▶ [Objective] Restate word for word the lines of the records below, starting at the line that contains "const throne = new THREE.Group();" and ending at the line that contains "points = [vertex.co", with both of those lines included and nothing else.

▶ [Data provided]
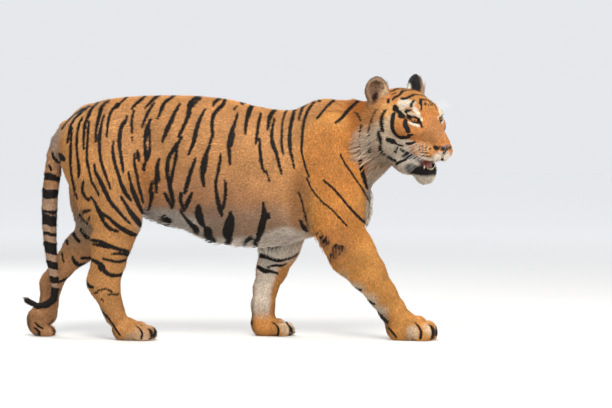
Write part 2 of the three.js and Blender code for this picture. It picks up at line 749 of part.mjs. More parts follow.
// ---- tail, in the plane of the spine, and where it is parted ----
const tailRings = [
  [-618, 0, 850, 50],
  [-664, -1, 832, 44],
  [-700, -2, 786, 39],
  [-720, -2, 730, 36],
  [-732, -2, 660, 34],
  [-742, -2, 590, 33],
  [-746, -2, 520, 32],
  [-746, -2, 450, 30],
  [-744, -2, 384, 27],
  [-737, -2, 316, 24],
  [-728, -2, 250, 20],
  [-723, -2, 200, 17.5],
  [-730, -2, 158, 16],
  [-756, -2, 132, 15],
  [-794, -2, 127, 14.5],
  [-832, -2, 147, 13.5],
  [-858, -2, 171, 8],
];
const tailCuts = {
  middle: { at: [-746, 0, 520], pitch: 90 },
  tip: { at: [-737, 0, 310], pitch: 90 },
};
const tail = solidOf(tube(tailRings, 9));

// ---- seats: each hard piece gets a hollow in the flesh that it fits with a gap round it ----
const jawSolid = biggest(solidOf(meshOf(jawShape, boxes.jaw)));
const noseBox = { low: [762, -352, 726], high: [878, -184, 880], cell: [12, 12, 12] };
const tongueBox = { low: [600, -400, 600], high: [900, -60, 860], cell: [24, 18, 18] };
const noseSolid = solidOf(meshOf(noseShape, noseBox));
const tongueSolid = solidOf(meshOf(tongueShape, tongueBox));
const eyeSolids = [eyeSolid(-1), eyeSolid(1)];
const [upperFangs, lowerFangs] = fangs.map((fang) => [fangSolid(fang, -1), fangSolid(fang, 1)]);

const seated = (solid, ...guests) =>
  biggest(guests.reduce((rest, guest) => rest.subtract(swollen(guest)).subtract(guest), solid));
const lowerJaw = seated(jawSolid, tongueSolid, ...lowerFangs);
const head = seated(flesh.head, jawSolid, tongueSolid, noseSolid, ...eyeSolids, ...upperFangs, ...lowerFangs);
const trunk = seated(flesh.trunk, tail);
const ears = [earSolid(-1), earSolid(1)].map((ear) => seated(ear, head));

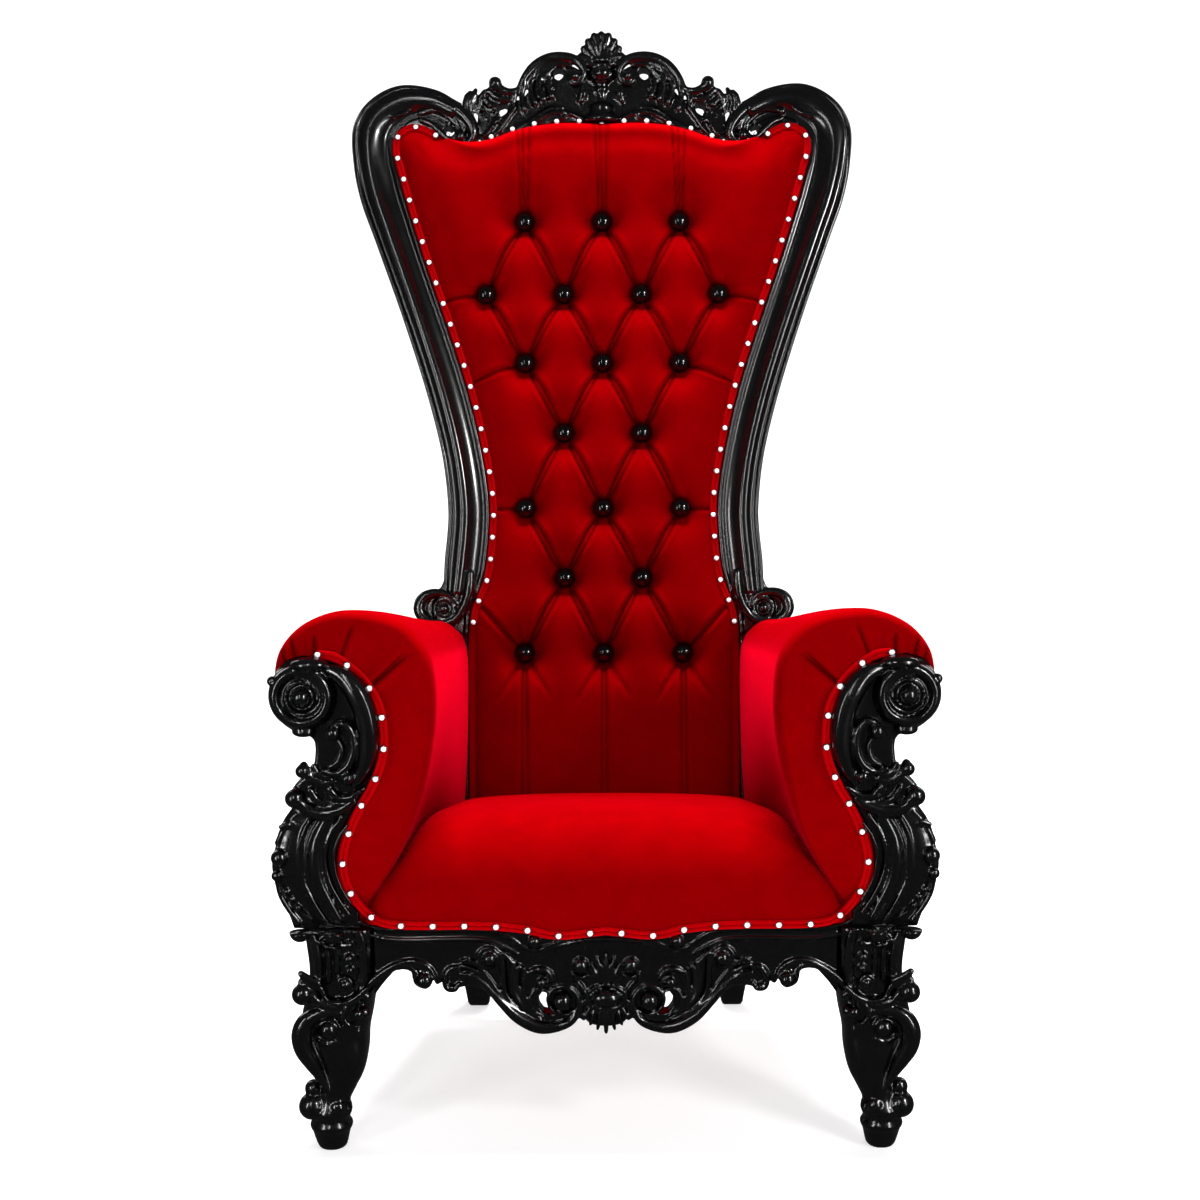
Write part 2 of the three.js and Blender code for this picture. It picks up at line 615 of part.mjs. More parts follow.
function superRing([x, y, z], [halfX, halfY], power, sides) {
  return Array.from({ length: sides }, (_, s) => {
    const angle = (s / sides) * TAU;
    const c = Math.cos(angle);
    const n = Math.sin(angle);
    const reach = (Math.abs(c) ** power + Math.abs(n) ** power) ** (-1 / power);
    return new THREE.Vector3(x + c * reach * halfX, y + n * reach * halfY, z);
  });
}

const LEG_INNER = -LEG_CENTRE_X + LEG_BLOCK_WIDTH / 2;
const LEG_BLOCK_BOTTOM = SEAT_RAIL_TOP * 0.66;
const besideBlock = box([LEG_INNER, -FAR, LEG_BLOCK_BOTTOM], [FAR, FAR, FAR]);
const legX = (across) => -LEG_CENTRE_X + across * LEG_BLOCK_WIDTH;
const legPlace = ([across, share]) => [legX(across), share * SEAT_RAIL_TOP];

function frontLeg() {
  const y0 = LEG_BLOCK_FRONT;
  const rings = FRONT_LEG_SECTIONS.map(([share, across, deep, halfX, halfY, power]) => superRing(
    [legX(across), y0 + (0.5 + deep) * LEG_BLOCK_DEPTH, share * SEAT_RAIL_TOP],
    [halfX * LEG_BLOCK_WIDTH, halfY * LEG_BLOCK_DEPTH],
    power,
    8,
  ));
  const core = loft(rings);
  const knob = (across, share, radius, lift, stretch = [1, 1, 1]) => {
    const [px, pz] = legPlace([across, share]);
    return ball([px, y0 - lift, pz], radius, stretch);
  };
  const panel = strand(smooth([
    [0.091, 0.955], [0.327, 0.965], [0.455, 0.9], [0.473, 0.78], [0.345, 0.705], [0.091, 0.69],
  ].map(legPlace), 6), [7, 7], y0 + 1);
  const roll = strand(smooth([
    [0.091, 0.63], [-0.255, 0.635], [-0.464, 0.56], [-0.4, 0.47], [-0.236, 0.39], [-0.055, 0.32],
  ].map(legPlace), 5), [12, 16], y0 + 16);
  const cuff = strand(smooth([
    [-0.491, 0.74], [-0.255, 0.69], [0.055, 0.675], [0.382, 0.7],
  ].map(legPlace), 3), [16, 10], y0 + 3);
  const ring = rosette(legPlace([0.336, 0.64]), y0 + 2, [[0, 14], [11, 12], [18, 3]], 20, 8);
  const foot = rosette(legPlace([0.036, 0.224]), y0 + 4, [[0, 17], [15, 14], [23, 2]], 22, 8);
  return joined([
    core, panel, roll, cuff, ring, foot,
    knob(0.136, 0.955, 15, -1),
    knob(-0.464, 0.95, 15, -4),
    knob(-0.473, 0.72, 17, -6),
    knob(-0.109, 0.575, 16, 0),
    knob(-0.291, 0.225, 21, -12),
  ]).subtract(aboveRails).subtract(besideBlock);
}

// The apron: a serpentine board between the front legs, with scrolls, leaves and a shell
const APRON_TOP_LINE = [
  [-0.92, 1.02], [-0.88, 1.022], [-0.62, 1.02], [-0.44, 1.012], [-0.31, 0.985], [-0.22, 0.962],
  [-0.12, 0.966], [0, 0.982],
];
const APRON_BOTTOM_LINE = [
  [-1, 0.69], [-0.95, 0.76], [-0.885, 0.822], [-0.8, 0.832], [-0.755, 0.79], [-0.73, 0.74],
  [-0.69, 0.76], [-0.66, 0.72], [-0.62, 0.73], [-0.57, 0.735], [-0.5, 0.7], [-0.4, 0.625],
  [-0.3, 0.563], [-0.2, 0.552], [-0.11, 0.595], [-0.07, 0.55], [0, 0.53],
];
const APRON_HALF = LEG_CENTRE_X - LEG_BLOCK_WIDTH / 2 - GAP;
const apronPlace = ([across, share]) => [across * APRON_HALF, share * SEAT_RAIL_TOP];
const apronPlaces = (pairs) => pairs.map(apronPlace);
const APRON_TOP = [apronPlace([-1, 1.018]), ...smooth(apronPlaces(APRON_TOP_LINE), 12)];
const APRON_BOTTOM = smooth(apronPlaces(APRON_BOTTOM_LINE), 20);
const APRON_OUTLINE = [
  ...APRON_TOP,
  ...flipped(APRON_TOP).slice(1),
  ...flipped(APRON_BOTTOM).reverse(),
  ...APRON_BOTTOM.slice(0, -1).reverse(),
];
const APRON_BACK = FRONT_FACE + APRON_THICKNESS;

function frontApron() {
  const front = FRONT_FACE + 2;
  const board = plate(APRON_OUTLINE, front - 1, APRON_BACK);
  const at = (across, share) => apronPlace([across, share]);
  const lip = strand(offsetLine(smooth(apronPlaces(APRON_TOP_LINE), 6), -9), [6, 6], front);
  const eye = at(-0.172, 0.69);
  const curl = spiral(eye, [19, 34], [60, -230], 7);
  const sweep = smooth([
    curl[curl.length - 1], ...apronPlaces([[-0.33, 0.66], [-0.39, 0.74], [-0.44, 0.84], [-0.475, 0.9]]),
  ], 4);
  const leaves = [-0.42, -0.52].map((across, i) => strand(smooth(apronPlaces([
    [across + 0.1, 0.63 + i * 0.05], [across + 0.02, 0.73 + i * 0.04], [across - 0.02, 0.87 - i * 0.02],
  ]), 3), [9, 11 - i * 2], front));
  const endScrolls = [[-0.655, 0.785, 17], [-0.745, 0.79, 16]].map(([across, share, radius]) => (
    rosette(at(across, share), front, [[0, 9], [radius * 0.4, 3], [radius * 0.7, 9], [radius, 1]], 10, 7)
  ));
  const arch = strand(smooth(apronPlaces([
    [-0.985, 0.71], [-0.94, 0.775], [-0.88, 0.842], [-0.8, 0.855], [-0.755, 0.83],
  ]), 4), [6, 6], front);
  const left = joined([
    lip,
    strand(curl, [8, 9], front),
    ball([eye[0], front, eye[1]], 13),
    strand(sweep, [10, 13], front),
    ...leaves,
    ...endScrolls,
    arch,
    ball([at(-0.26, 0.8)[0], front, at(-0.26, 0.8)[1]], 13),
    ball([at(-0.0945, 0.846)[0], front, at(-0.0945, 0.846)[1]], 12),
    ball([at(-0.26, 0.962)[0], front, at(-0.26, 0.962)[1]], 10),
  ]);
  const cabochon = ball([0, front, at(0, 0.695)[1]], 30, [1.15, 0.62, 0.72], 8);
  const fan = shell(at(0, 0.75), 54, [35, 145], 3, 11, front);
  const skirt = shell(at(0, 0.68), 52, [-140, -40], 3, 15, front);
  const hole = plate(spiral(at(-0.243, 0.69), [8, 8], [0, 300], 5), -FAR, FAR);
  const underTop = [...APRON_TOP, ...flipped(APRON_TOP).slice(1), [APRON_HALF, 0], [-APRON_HALF, 0]];
  return joined([board, left, mirrored(left), cabochon, fan, skirt])
    .subtract(hole)
    .subtract(mirrored(hole))
    .intersect(plate(underTop, -FAR, FAR));
}

// The plain rails behind the apron
const BLOCK_REAR = LEG_BLOCK_FRONT + LEG_BLOCK_DEPTH;
const REAR_LEG_FRONT = REAR_LEG_TOP_Y - REAR_LEG_HALF;

function sideRail() {
  const front = BLOCK_REAR + GAP;
  const rear = REAR_LEG_FRONT - GAP;
  const half = SIDE_RAIL_THICKNESS / 2;
  const corners = [
    [-LEG_CENTRE_X - half, front], [-LEG_CENTRE_X + half, front],
    [-REAR_LEG_TOP_X + half, rear], [-REAR_LEG_TOP_X - half, rear],
  ];
  const heights = [SEAT_RAIL_TOP - SIDE_RAIL_DEPTH, SEAT_RAIL_TOP];
  return loft(heights.map((z) => corners.map(([x, y]) => new THREE.Vector3(x, y, z))));
}

function rearRail() {
  const half = REAR_LEG_TOP_X - REAR_LEG_HALF - GAP;
  return box(
    [-half, REAR_LEG_TOP_Y - REAR_RAIL_THICKNESS / 2, SEAT_RAIL_TOP - REAR_RAIL_HEIGHT],
    [half, REAR_LEG_TOP_Y + REAR_RAIL_THICKNESS / 2, SEAT_RAIL_TOP],
  );
}

function rearLeg() {
  const rings = [0, 0.11, 0.3, 0.5, 0.7, 0.77, 1].map((share) => {
    const bend = Math.min(1, share / 0.77);
    const x = mix(-REAR_FOOT_X, -REAR_LEG_TOP_X, bend ** 1.8);
    const y = mix(REAR_FOOT_Y, REAR_LEG_TOP_Y, 1 - (1 - bend) ** 1.4);
    const half = mix(REAR_FOOT_HALF, REAR_LEG_HALF, Math.min(1, share / 0.25));
    return superRing([x, y, share * SEAT_RAIL_TOP], [half, half], 8, 8);
  });
  return loft(rings);
}

// The seat: a domed cushion between the arms, its front skirt ending on the apron's serpentine top
// Rows of the seat: how far back, as a share of its length, and how high, as a share of the crown's height.
const SEAT_ROWS = [
  [0, 0.2], [0.006, 0.4], [0.018, 0.6], [0.05, 0.78], [0.1, 0.92], [0.165, 0.985], [0.24, 1], [0.36, 0.955], [1, 0.5],
];
const SEAT_SIDE_DROP = 0.18;
const SEAT_SIDE_POWER = 2.6;
const SEAT_SKIRT_SHARE = 0.94;
const SEAT_FRONT_INSET = 36;
const SEAT_REAR_INSET = 100;

function seatPad() {
  const skirt = SEAT_RAIL_TOP * SEAT_SKIRT_SHARE;
  const rear = BACK_PIVOT_Y;
  const sides = 8;
  const rings = SEAT_ROWS.map(([share, rise]) => {
    const y = mix(SEAT_FRONT, rear, share);
    const half = mix(LEG_CENTRE_X - SEAT_FRONT_INSET, LEG_CENTRE_X - SEAT_REAR_INSET, share);
    const bottom = y < APRON_BACK ? skirt : SEAT_RAIL_TOP + GAP;
    const ring = [];
    for (let s = 0; s <= sides; s += 1) {
      const across = mix(-1, 1, s / sides);
      const dome = 1 - SEAT_SIDE_DROP * Math.abs(across) ** SEAT_SIDE_POWER;
      const top = SEAT_RAIL_TOP + (SEAT_CROWN - SEAT_RAIL_TOP) * rise * dome;
      ring.push(new THREE.Vector3(across * half, y, top));
    }
    ring.push(new THREE.Vector3(half, y, bottom), new THREE.Vector3(-half, y, bottom));
    return ring;
  });
  const apronClear = plate(grown(APRON_OUTLINE, GAP), -FAR, APRON_BACK + GAP);
  const legClear = box(
    [-FAR, -FAR, -FAR],
    [-LEG_CENTRE_X + LEG_BLOCK_WIDTH / 2 + GAP, FAR, SEAT_RAIL_TOP + GAP],
  );
  const skirtOnly = box([-FAR, APRON_BACK, -FAR], [FAR, FAR, SEAT_RAIL_TOP + GAP]);
  const armClear = armPad(GAP).add(postClear);
  return loft(rings)
    .subtract(apronClear)
    .subtract(legClear)
    .subtract(mirrored(legClear))
    .subtract(skirtOnly)
    .subtract(armClear)
    .subtract(mirrored(armClear))
    .subtract(backSpace);
}

// The pieces, each a named mesh in its place

function piece(name, geometry, finish) {
  const mesh = new THREE.Mesh(geometry, new THREE.MeshStandardMaterial(finish));
  mesh.name = name;
  return mesh;
}

function pair(group, name, left, finish) {
  group.add(piece(`${name}_left`, geometryFrom(left), finish));
  group.add(piece(`${name}_right`, geometryFrom(mirrored(left)), finish));
}

function backGroup() {
  const group = new THREE.Group();
  pair(group, 'back_stile', backStile(), LACQUER);
  group.add(piece('crest_rail', geometryFrom(crestRail()), LACQUER));
  group.add(piece('back_pad', geometryFrom(backPad()), VELVET));
  group.add(piece('back_panel', geometryFrom(backPanel()), VELVET));
  const button = buttonGeometry();
  BUTTONS.forEach(([x, z], i) => {
    const mesh = piece(`back_button_${String(i + 1).padStart(2, '0')}`, button, BUTTON_FINISH);
    mesh.position.set(x, BUTTON_CENTRE, z);
    group.add(mesh);
  });
  group.position.set(0, BACK_PIVOT_Y, BACK_PIVOT_Z);
  group.rotation.x = -degrees(BACK_LEAN_DEG);
  return group;
}

function seatGroup() {
  const group = new THREE.Group();
  pair(group, 'front_leg', frontLeg(), LACQUER);
  pair(group, 'rear_leg', rearLeg(), LACQUER);
  pair(group, 'side_rail', sideRail(), LACQUER);
  group.add(piece('front_apron', geometryFrom(frontApron()), LACQUER));
  group.add(piece('rear_rail', geometryFrom(rearRail()), LACQUER));
  group.add(piece('seat_pad', geometryFrom(seatPad()), VELVET));
  return group;
}

function armGroup() {
  const group = new THREE.Group();
  pair(group, 'arm_pad', armPad().subtract(postClear).subtract(backSpace), VELVET);
  pair(group, 'arm_post', armPost(), LACQUER);
  return group;
}

const throne = new THREE.Group();
const body = new THREE.Group();
body.add(seatGroup(), armGroup(), backGroup());
throne.add(body);

// The origin is on the floor, in the middle of the throne's width and depth.
throne.updateMatrixWorld(true);
const reach = new THREE.Box3().setFromObject(throne, true);
body.position.y = -(reach.min.y + reach.max.y) / 2;
throne.updateMatrixWorld(true);

export default throne;
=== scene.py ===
"""The looks of a high-backed throne chair on its CAD frame: carved black lacquer, red velvet, studs.

Lengths inside the makers are millimetres, in the frame of the CAD part, and become metres in solid_object.
The sitter faces -Y, and left is the -X side.
"""

import math

import bmesh
import bpy
import numpy as np
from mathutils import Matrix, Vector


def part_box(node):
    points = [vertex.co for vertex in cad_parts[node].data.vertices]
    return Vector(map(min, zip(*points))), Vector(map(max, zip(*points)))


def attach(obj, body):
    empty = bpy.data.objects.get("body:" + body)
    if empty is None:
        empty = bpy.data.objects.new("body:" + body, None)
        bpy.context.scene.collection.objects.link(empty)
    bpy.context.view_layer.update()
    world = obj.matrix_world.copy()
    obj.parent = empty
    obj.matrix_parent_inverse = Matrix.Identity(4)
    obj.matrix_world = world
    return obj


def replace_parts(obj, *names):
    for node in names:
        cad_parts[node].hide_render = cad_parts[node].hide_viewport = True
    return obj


bl_info = {
    "name": "Throne chair",
    "version": (1, 0, 0),
    "blender": (4, 5, 0),
    "location": "3D View > Sidebar > Throne",
    "description": "Builds the carved frame, the buttoned velvet and the studs of a throne chair",
    "category": "Object",
}

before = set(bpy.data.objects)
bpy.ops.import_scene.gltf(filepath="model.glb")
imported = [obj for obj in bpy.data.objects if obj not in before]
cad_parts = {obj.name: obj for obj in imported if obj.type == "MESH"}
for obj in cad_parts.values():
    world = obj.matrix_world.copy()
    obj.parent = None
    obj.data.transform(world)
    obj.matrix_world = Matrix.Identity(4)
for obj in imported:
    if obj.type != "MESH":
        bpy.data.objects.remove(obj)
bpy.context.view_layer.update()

# Places of the frame that the pieces share
MM = 0.001
REAR_LEG_REACH = 259
SHIFT_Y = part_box("rear_leg_left")[1].y / MM - REAR_LEG_REACH
LEAN = math.radians(8.5)
PIVOT_Y = 170
PIVOT_Z = 400
BACK_WIDTH = 918
BACK_HEIGHT = 1416
FRAME_DEPTH = 52
RAIL_TOP = 345
FRONT_FACE = -385
LEG_X = 408
LEG_BLOCK = (110, 100)
LEG_FRONT = -395
GAP = 0.4


# Lines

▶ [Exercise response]
const throne = new THREE.Group();
const body = new THREE.Group();
body.add(seatGroup(), armGroup(), backGroup());
throne.add(body);

// The origin is on the floor, in the middle of the throne's width and depth.
throne.updateMatrixWorld(true);
const reach = new THREE.Box3().setFromObject(throne, true);
body.position.y = -(reach.min.y + reach.max.y) / 2;
throne.updateMatrixWorld(true);

export default throne;
=== scene.py ===
"""The looks of a high-backed throne chair on its CAD frame: carved black lacquer, red velvet, studs.

Lengths inside the makers are millimetres, in the frame of the CAD part, and become metres in solid_object.
The sitter faces -Y, and left is the -X side.
"""

import math

import bmesh
import bpy
import numpy as np
from mathutils import Matrix, Vector


def part_box(node):
    points = [vertex.co for vertex in cad_parts[node].data.vertices]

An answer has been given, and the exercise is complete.